For an interactive view on a subset of the data please check out our website here.
The code used for our analysis is available on our GitHub page here.
1-AFESMClusters-entryId_repId_taxId.tsv.gz: AFESM clusters' information
2-repID_isOnlyESM_nMem_nAllMem_repPlddt_avgPlddt_avgAllPlddt_repLen_avgLen_avgAllLen_LCAtaxID_nBiome_LCBID.tsv.gz: Cluster overview file containing metadata for Foldseek clusters.
3-repId_memIDcluFlag_taxId_biomeID.tsv.gz: Cluster information of 668 million AFESM sequences
4-biome-biomeID.tsv: Biome information mapping
5-domId_afesmRepId_boundary_length_plddt_cathLabel_cathLevel_cathMethod_isGlobular.tsv.gz: Domain annotation for representatives in AFESM clusters. We provide domain assignments for all non-singleton cluster representatives, including (1) ESM-only and (2) AF-including clusters. For (2), if the representative was from ESM, we promoted the longest AFDB member to ensure AF-based annotation.

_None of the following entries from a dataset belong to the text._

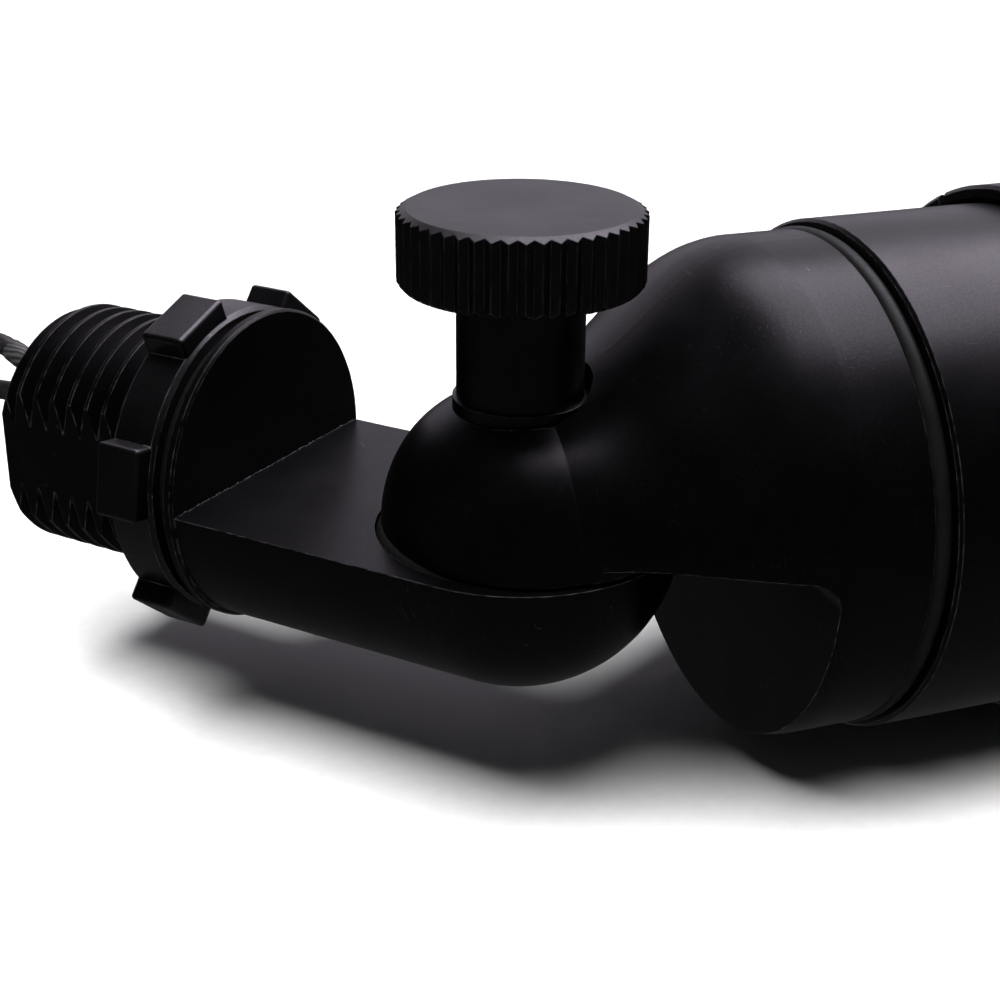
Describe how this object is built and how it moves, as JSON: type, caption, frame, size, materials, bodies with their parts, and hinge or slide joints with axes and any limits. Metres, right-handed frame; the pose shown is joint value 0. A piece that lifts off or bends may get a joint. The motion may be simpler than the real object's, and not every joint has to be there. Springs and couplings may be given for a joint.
{
  "type": "adjustable spotlight",
  "caption": "Small black bullet spotlight on a half-lap knuckle with a threaded stem, lock nut, thumbscrew, sliding hood and loose supply leads.",
  "frame": {"origin": "centre of the threaded stem's end face", "axes": "+X runs from the knuckle to the hood along the lamp body, +Z is the knuckle's hinge axis and points to the thumbscrew, +Y completes the right-handed set"},
  "size_m": [0.1753, 0.1047, 0.0466],
  "materials": {
    "black_cast": "satin black painted die-cast aluminium",
    "black_screw": "satin black plated brass",
    "zinc_washer": "blackened steel",
    "seal_rubber": "satin dark grey-green silicone",
    "potting": "smooth black potting compound",
    "lead_jacket": "satin black flexible insulation",
    "tinned_copper": "tinned copper strands",
    "tie": "matt black nylon",
    "lens_glass": "clear toughened glass",
    "lamp_metal": "satin die-cast aluminium",
    "optic": "clear moulded optic",
    "board": "white solder-resist board",
    "led_chip": "yellow phosphor",
    "lamp_plastic": "white heat-proof plastic",
    "steel_pin": "bright steel",
    "ceramic": "unglazed steatite"
  },
  "bodies": {
    "base": {"threaded_knuckle": "black_cast", "stem_potting": "potting", "stem_leads": "lead_jacket", "knuckle_seal": "seal_rubber", "lead_a": "lead_jacket", "lead_a_coil": "lead_jacket", "lead_b": "lead_jacket", "lead_b_coil": "lead_jacket", "lead_tips": "tinned_copper", "lead_ties": "tie"},
    "nut_gasket": {"nut_gasket": "seal_rubber"},
    "lock_nut": {"lock_nut": "black_cast"},
    "screw_washer": {"thumbscrew_washer": "zinc_washer"},
    "thumbscrew": {"thumbscrew": "black_screw"},
    "head": {"rear_cap": "black_cast", "lamp_housing": "lamp_metal", "lamp_optic": "optic", "lamp_led_board": "board", "lamp_leds": "led_chip", "lamp_base": "lamp_plastic", "lamp_pins": "steel_pin", "lamp_socket": "ceramic", "socket_contacts": "steel_pin", "socket_bracket": "steel_pin", "body_leads": "lead_jacket"},
    "cap_seal": {"cap_oring": "seal_rubber"},
    "barrel": {"barrel": "black_cast", "lens_gasket": "seal_rubber", "lamp_cushion": "seal_rubber", "lens": "lens_glass", "retaining_ring": "black_cast"},
    "hood_ring": {"hood_friction_ring": "seal_rubber"},
    "hood": {"hood": "black_cast"},
    "hood_screw": {"hood_set_screw": "steel_pin"}
  },
  "joints": [
    {"name": "knuckle_tilt", "type": "hinge", "parent": "base", "child": "head", "pos_m": [0.02908, -0.03381, 0], "axis": [0, 0, 1], "range_deg": [-139.3, 40.7]},
    {"name": "locknut_travel", "type": "slide", "parent": "base", "child": "nut_gasket", "axis": [-0.6521, 0.7581, 0], "range_m": [0, 0.0109]},
    {"name": "locknut_turn", "type": "hinge", "parent": "nut_gasket", "child": "lock_nut", "pos_m": [0.01102, -0.01281, 0], "axis": [-0.6521, 0.7581, 0], "range_deg": [0, 2160]},
    {"name": "thumbscrew_travel", "type": "slide", "parent": "base", "child": "screw_washer", "axis": [0, 0, 1], "range_m": [0, 0.0015]},
    {"name": "thumbscrew_turn", "type": "hinge", "parent": "screw_washer", "child": "thumbscrew", "pos_m": [0.02908, -0.03381, 0.015], "axis": [0, 0, 1], "range_deg": [0, 540.5]},
    {"name": "barrel_travel", "type": "slide", "parent": "head", "child": "cap_seal", "axis": [1, 0, 0], "range_m": [0, 0.0045]},
    {"name": "barrel_turn", "type": "hinge", "parent": "cap_seal", "child": "barrel", "pos_m": [0.07408, -0.03381, 0.0005], "axis": [1, 0, 0], "range_deg": [0, 1080]},
    {"name": "hood_slide", "type": "slide", "parent": "barrel", "child": "hood_ring", "axis": [1, 0, 0], "range_m": [-0.0145, 0.0155]},
    {"name": "hood_turn", "type": "hinge", "parent": "hood_ring", "child": "hood", "pos_m": [0.09908, -0.03381, 0.0005], "axis": [1, 0, 0], "continuous": true},
    {"name": "set_screw_turn", "type": "hinge", "parent": "hood", "child": "hood_screw", "pos_m": [0.08108, -0.01231, 0.0005], "axis": [0, 1, 0], "range_deg": [0, 720]}
  ],
  "couplings": [
    {"joint": "locknut_travel", "follows": "locknut_turn", "m_per_rad": 0.00028875},
    {"joint": "thumbscrew_turn", "follows": "thumbscrew_travel", "rad_per_m": 6283.2},
    {"joint": "barrel_travel", "follows": "barrel_turn", "m_per_rad": 0.00023873}
  ]
}
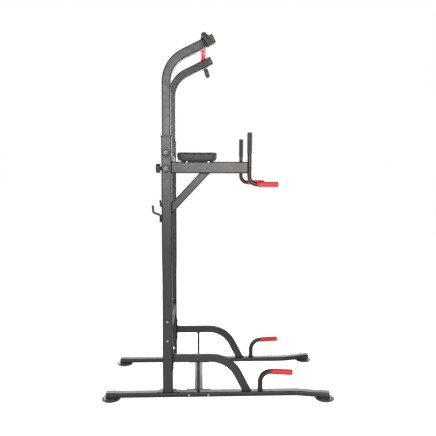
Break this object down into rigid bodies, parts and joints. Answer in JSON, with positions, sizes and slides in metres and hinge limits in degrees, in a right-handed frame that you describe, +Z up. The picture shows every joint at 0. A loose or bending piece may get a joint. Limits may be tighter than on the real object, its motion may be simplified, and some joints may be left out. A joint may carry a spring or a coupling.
{
  "type": "power tower",
  "caption": "Free-standing power tower: telescoping masts carry a pull-up bar above padded dip arms; push-up handles sit on a base with suction feet.",
  "frame": {"origin": "on the floor, midway between the front and rear feet and between the side frames", "axes": "+X towards the front, where the push-up grips point, +Y to the user's left, +Z up"},
  "size_m": [1.442, 0.9418, 2.1953],
  "materials": {
    "frame_paint": "satin dark grey powder coat",
    "red_grip": "soft red vinyl foam",
    "black_foam": "black foam, fine pores",
    "foot_rubber": "glossy black rubber",
    "pad_cover": "black grained imitation leather",
    "pad_board": "stained plywood",
    "black_plastic": "moulded black plastic",
    "zinc": "bright zinc plate",
    "spring_steel": "drawn spring wire"
  },
  "bodies": {
    "tower_frame": {"arm_brace_left": "frame_paint", "arm_brace_right": "frame_paint", "base_crossbar": "frame_paint", "base_end_caps": "black_plastic", "base_tube_left": "frame_paint", "base_tube_right": "frame_paint", "collar_left": "black_plastic", "collar_right": "black_plastic", "curved_support_left": "frame_paint", "curved_support_right": "frame_paint", "dip_arm_left": "frame_paint", "dip_arm_right": "frame_paint", "dip_foam_grip_left": "black_foam", "dip_foam_grip_right": "black_foam", "dip_handle_left": "frame_paint", "dip_handle_right": "frame_paint", "dip_red_grip_left": "red_grip", "dip_red_grip_right": "red_grip", "forearm_pad_left": "pad_cover", "forearm_pad_right": "pad_cover", "frame_bolts": "zinc", "hook_left": "frame_paint", "hook_right": "frame_paint", "lower_crossbar": "frame_paint", "pad_board_left": "pad_board", "pad_board_right": "pad_board", "pad_bolts": "zinc", "pin_barrel_left": "frame_paint", "pin_barrel_right": "frame_paint", "pushup_grip_left": "red_grip", "pushup_grip_right": "red_grip", "pushup_handle_left": "frame_paint", "pushup_handle_right": "frame_paint", "strut_left": "frame_paint", "strut_right": "frame_paint", "suction_foot_front_left": "foot_rubber", "suction_foot_front_right": "foot_rubber", "suction_foot_rear_left": "foot_rubber", "suction_foot_rear_right": "foot_rubber", "upper_crossbar": "frame_paint", "upright_left": "frame_paint", "upright_right": "frame_paint"},
    "upper_frame": {"bar_bolts": "zinc", "bar_foam_grip_left": "black_foam", "bar_foam_grip_right": "black_foam", "bar_red_grip_left": "red_grip", "bar_red_grip_right": "red_grip", "mast_end_caps": "black_plastic", "mast_glides": "black_plastic", "mast_left": "frame_paint", "mast_right": "frame_paint", "pull_up_bar": "frame_paint"},
    "clamp_knob_lower_left": {"clamp_knob_lower_left": "black_plastic"},
    "clamp_knob_upper_left": {"clamp_knob_upper_left": "black_plastic"},
    "pull_pin_left": {"pull_pin_left": "black_plastic", "pin_spring_left": "spring_steel"},
    "clamp_knob_lower_right": {"clamp_knob_lower_right": "black_plastic"},
    "clamp_knob_upper_right": {"clamp_knob_upper_right": "black_plastic"},
    "pull_pin_right": {"pull_pin_right": "black_plastic", "pin_spring_right": "spring_steel"}
  },
  "joints": [
    {"name": "mast_slide", "type": "slide", "parent": "tower_frame", "child": "upper_frame", "axis": [0, 0, 1], "range_m": [-0.2, 0.1]},
    {"name": "knob_turn_lower_left", "type": "hinge", "parent": "tower_frame", "child": "clamp_knob_lower_left", "pos_m": [-0.31, 0.315, 1.418], "axis": [0, 1, 0], "range_deg": [0, 540]},
    {"name": "knob_turn_upper_left", "type": "hinge", "parent": "tower_frame", "child": "clamp_knob_upper_left", "pos_m": [-0.31, 0.315, 1.511], "axis": [0, 1, 0], "range_deg": [0, 540]},
    {"name": "pin_pull_left", "type": "slide", "parent": "tower_frame", "child": "pull_pin_left", "axis": [-1, 0, 0], "range_m": [0, 0.008], "stiffness_N_per_m": 1500, "springref_m": -0.006, "deforming": ["pin_spring_left"]},
    {"name": "knob_turn_lower_right", "type": "hinge", "parent": "tower_frame", "child": "clamp_knob_lower_right", "pos_m": [-0.31, -0.315, 1.418], "axis": [0, -1, 0], "range_deg": [0, 540]},
    {"name": "knob_turn_upper_right", "type": "hinge", "parent": "tower_frame", "child": "clamp_knob_upper_right", "pos_m": [-0.31, -0.315, 1.511], "axis": [0, -1, 0], "range_deg": [0, 540]},
    {"name": "pin_pull_right", "type": "slide", "parent": "tower_frame", "child": "pull_pin_right", "axis": [-1, 0, 0], "range_m": [0, 0.008], "stiffness_N_per_m": 1500, "springref_m": -0.006, "deforming": ["pin_spring_right"]}
  ]
}
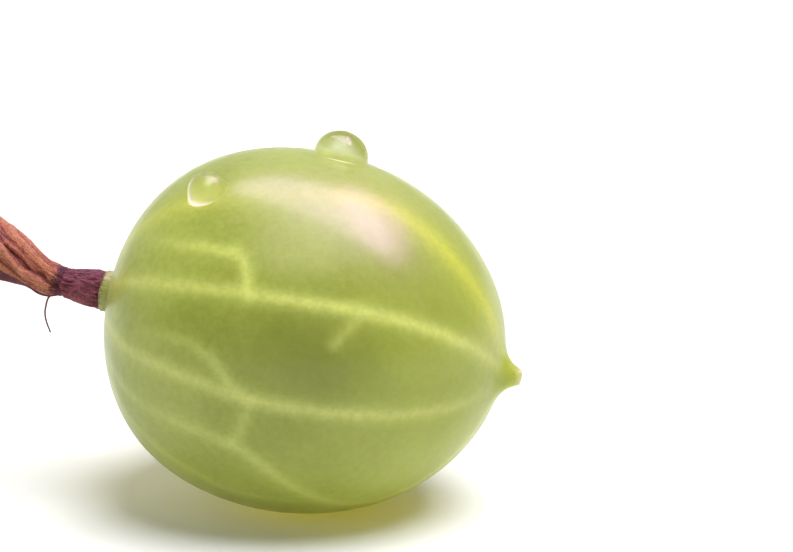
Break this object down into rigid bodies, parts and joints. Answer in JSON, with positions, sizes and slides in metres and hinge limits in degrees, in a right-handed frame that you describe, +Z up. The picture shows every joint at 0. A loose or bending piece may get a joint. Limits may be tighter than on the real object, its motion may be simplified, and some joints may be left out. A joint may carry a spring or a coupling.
{
  "type": "gooseberry",
  "caption": "Ripe green gooseberry lying on its side, with its dried flower on one end, the nub of its stalk on the other and water drops on its skin.",
  "frame": {"origin": "middle of the flat spot that the fruit rests on", "axes": "+Z up; +X towards the stalk end, -X towards the dried flower; the fruit's axis lies in the XZ plane, with the stalk end lower"},
  "size_m": [0.0326, 0.02, 0.0208],
  "materials": {
    "skin": "smooth, slightly translucent yellow-green fruit skin with paler veins and a soft gloss",
    "dried_tube": "dull, dried plant tissue, purple-brown, wrinkled lengthwise",
    "dried_sepal": "dull, dried plant tissue, orange-tan on the ridges and red-brown in the folds",
    "dried_thread": "dull, dried plant thread, reddish purple",
    "water": "clear water"
  },
  "bodies": {
    "root": {"berry": "skin", "floral_tube": "dried_tube", "sepal_1": "dried_sepal", "sepal_2": "dried_sepal", "sepal_3": "dried_sepal", "sepal_4": "dried_sepal", "sepal_5": "dried_sepal", "stamen_1": "dried_thread", "stamen_2": "dried_thread", "stamen_3": "dried_thread", "stamen_4": "dried_thread", "stamen_hanging": "dried_thread", "style": "dried_thread", "water_drop_large": "water", "water_drop_small": "water"}
  },
  "joints": []
}
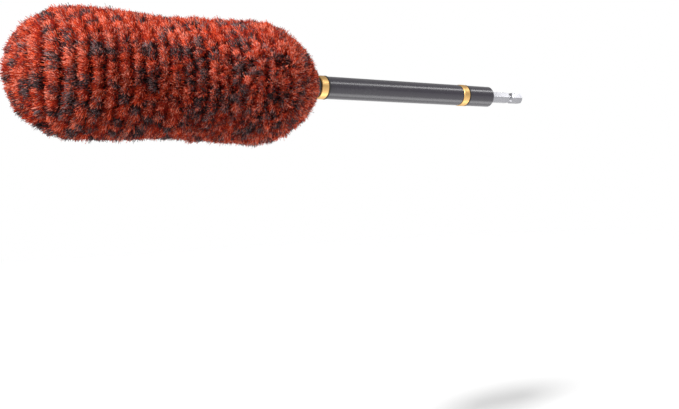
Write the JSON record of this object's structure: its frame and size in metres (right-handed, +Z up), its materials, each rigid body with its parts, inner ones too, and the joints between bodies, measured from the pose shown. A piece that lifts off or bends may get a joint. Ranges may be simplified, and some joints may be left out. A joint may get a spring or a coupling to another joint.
{
  "type": "wheel brush",
  "caption": "Drill-driven wheel brush: a soft cylindrical pile head on a twisted wire stem, a free-turning guide handle with gold end rings, and a hexagonal shank.",
  "frame": {"origin": "centre of the hexagonal shank's end face", "axes": "+X along the brush's axis, out of the shank's end towards the drill; the head is towards -X; +Z up, square to one pair of the shank's flats"},
  "size_m": [0.3279, 0.062, 0.062],
  "materials": {
    "tool_steel": "satin",
    "black_anodised": "gloss",
    "gold_brass": "polished",
    "black_rubber": "matte",
    "black_steel": "satin",
    "bearing_steel": "polished",
    "cage_brass": "satin",
    "stem_wire": "satin",
    "pile": "matte"
  },
  "bodies": {
    "drive": {"drive_spindle": "tool_steel", "rear_collar": "black_anodised", "collar_screws": "black_steel", "dust_washer": "black_rubber", "rear_bush": "tool_steel", "race_spacer": "tool_steel", "preload_spring": "tool_steel", "front_bush": "tool_steel", "rear_inner_race": "bearing_steel", "front_inner_race": "bearing_steel", "stem_socket": "black_steel", "socket_pin": "tool_steel", "socket_screws": "black_steel", "neck_boot": "black_rubber", "stem_wire": "stem_wire", "tip_guard": "black_rubber", "fibre_pile": "pile"},
    "guide": {"guide_sleeve": "black_anodised", "front_ring": "gold_brass", "rear_ring": "gold_brass", "front_gasket": "black_rubber", "rear_gasket": "black_rubber", "rear_outer_race": "bearing_steel", "front_outer_race": "bearing_steel", "rear_shields": "bearing_steel", "front_shields": "bearing_steel"},
    "rear_ball_set": {"rear_cage": "cage_brass", "rear_balls": "bearing_steel"},
    "front_ball_set": {"front_cage": "cage_brass", "front_balls": "bearing_steel"}
  },
  "joints": [
    {"name": "guide_spin", "type": "hinge", "parent": "drive", "child": "guide", "pos_m": [-0.1051, 0, 0], "axis": [1, 0, 0], "continuous": true},
    {"name": "rear_ball_orbit", "type": "hinge", "parent": "drive", "child": "rear_ball_set", "pos_m": [-0.0604, 0, 0], "axis": [1, 0, 0], "continuous": true},
    {"name": "front_ball_orbit", "type": "hinge", "parent": "drive", "child": "front_ball_set", "pos_m": [-0.1498, 0, 0], "axis": [1, 0, 0], "continuous": true}
  ],
  "couplings": [
    {"joint": "rear_ball_orbit", "follows": "guide_spin", "ratio": 0.575},
    {"joint": "front_ball_orbit", "follows": "guide_spin", "ratio": 0.575}
  ]
}
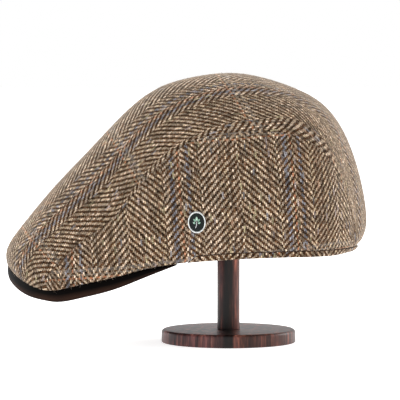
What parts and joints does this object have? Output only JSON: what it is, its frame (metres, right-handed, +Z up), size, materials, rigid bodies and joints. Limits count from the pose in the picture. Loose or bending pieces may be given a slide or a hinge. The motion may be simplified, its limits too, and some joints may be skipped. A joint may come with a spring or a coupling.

6-cathID_presenceFlag_nNovel_nNonNovel_statTestMethod_pValue_adjPValue_log2Ratio_diffAbundanceFlag_nNovelPartners_cathName.tsv: Comparison of 2,906 CATH H-level categories between Novel and Non-novel MDPs. Each row includes the identifier, occurrence statistics, statistical test results, and abundance and presence labels.
All files are available under a Creative Commons Attribution 4.0 International License.